In an open letter, leaders from Elliott Investment Management are calling on the Southwest board of directors to upgrade the company’s leadership and ultimately go through a business review to determine how to better improve performance metrics.
Elliott Accuses Southwest of Underperformance From Kelly and Jordan
In the letter, the leadership at Elliott say their research leads them to believe that “Southwest represents the most compelling airline turnaround opportunity in the last two decades.” However, in order to achieve that potential, it is their opinion that a change in leadership is needed.
Citing the 2022 operational meltdown that left thousands of flyers stranded across the United States and “negative guidance revisions” after quarterly reports, the activist investor is calling for a new board of directors that does not include emeritus CEO Gary Kelly or current airline head Bob Jordan.
“Southwest’s Executive Chairman and its CEO, who have spent a combined 74 years at the Company, have presided over a period of severe underperformance, and they have demonstrated that they are not up to the task of modernizing Southwest,” the letter reads. “We believe that new leadership is required at Southwest.”
The letter notes that the current board is made up of directors that have no external airline experience and were reportedly recruited by board chairman Kelly. In order to turnaround the airline, Elliott is calling for the carrier to clean house on the board and recruit directors “who have best-in-class expertise in airlines, customer experience and technology,” as well as “bring in new leadership from outside the company to improve operational execution and lead the evolution of Southwest’s strategy.” If the airline follow’s Elloitt’s advice, the investment company says they can increase the airline’s share price to $49 per share in the next 12 months.

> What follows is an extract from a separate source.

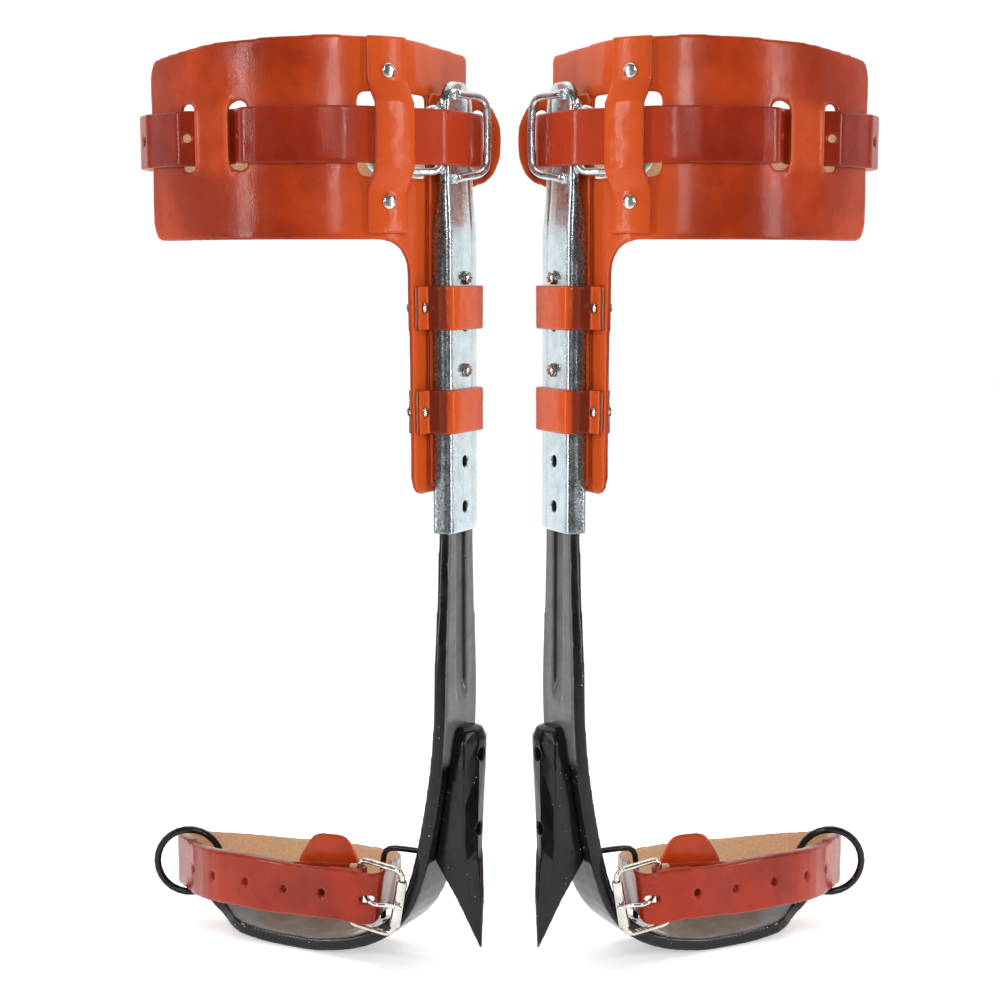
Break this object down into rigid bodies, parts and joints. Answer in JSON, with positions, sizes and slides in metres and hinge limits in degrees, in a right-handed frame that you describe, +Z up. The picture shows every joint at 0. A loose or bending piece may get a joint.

“Today, Southwest’s failure to execute and evolve has led to deteriorating performance, and the Company simply is not living up to its legacy of efficiency and top-tier results,” the letter concludes. “Nevertheless, we are convinced the issues the Company currently faces are addressable with the right leadership and a comprehensive, unbiased evaluation of the available opportunities.”
In a statement to the Associated Press, a Southwest spokesperson said: “The Southwest Board of Directors is confident in our CEO and management’s ability to execute against the company’s strategic plan to drive long-term value for all shareholders, safely and reliably serve our customers and deliver on our commitments to all of our stakeholders.”